When I log on to Facebook, it feels like a reflection of the poor choices I made in my life; to play it safe and live a small life with minimal risk and daring. Or maybe I mistakingly think I can go on Facebook to be intellectually challenged, to be sparred with, in a healthy, respectful way.
Perhaps Facebook isn’t the place for that.
Maybe it is because I’m older that my Facebook feed is mostly pictures of kids and vacations and humblebrags. I have a few millennial friends, and the comments on their threads are opinionated, educated, politically savvy, and well thought out. And when I comment on those threads, my comments are well received.
But I really don’t care. I have never really liked Facebook and think it is huge waste of time and mental energy that I could be giving to something or someone I cherish in real life, in real time.
When I log on, I see mostly, “Look at my nice life and the nice things I have and the nice vacations I go on.” I don’t see the point in that. If you are loving life so much, why aren’t you present in it? I’m guilty of the same sort of thing in the past, although lately I rarely post my whereabouts because I’m just sick to death of it, I’m sick to death of myself on social media. I won’t stop sharing my writing, so I’m on Facebook for that purpose alone these days. And that feels better, like a better use of time. But on my regular Facebook page where I don’t share my work, I’m sick of my humblebrags, and everyone else’s.
I crave something more; I want more meaning, more substance, more of something I can sink my teeth into, and feel alive doing, not posting my latest trip to the hippest restaurant or the coolest vacation spot.
I want to feel joy; the aliveness you feel when you first fall in love with someone, or when you listen (and do nothing else but listen) to a great song turned up loud, or when you step off a plane into a foreign country and the air is different, the smell is distinct, the language not my own — Facebook gives me the opposite feeling.
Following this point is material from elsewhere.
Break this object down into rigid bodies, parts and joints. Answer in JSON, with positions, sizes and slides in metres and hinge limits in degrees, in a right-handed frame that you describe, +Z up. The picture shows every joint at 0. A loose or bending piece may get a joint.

Dread. Like I’m just looking at life and not actually living it. And let’s face it, it is only the part of life people want you to see, the polished part. There’s no behind the scenes, the imperfect is taken out, glossed away, brushed, retouched or missing all together. That’s not life.
Even though my Facebook life is annoying AF, I like my life just the way it is. Maybe it could have been better, more adventurous. I could have been more daring, taken more chances when I was younger and had more energy, but even if I had and my life was fuller now, I know myself, I would still want to be in bed by 10:00 pm, I would still only have a handful of close friends that I surround myself with, and I would still be annoyed at Facebook.
When I look at what I value in life, it is the stuff you can’t post on Facebook: my exceptional relationship with my daughter, the time I spend with my partner, a real conversation with a close friend, walking around my block with my dogs in my little part of the world, my excellent health, my spirituality, my business, and the gratitude I have for my average life.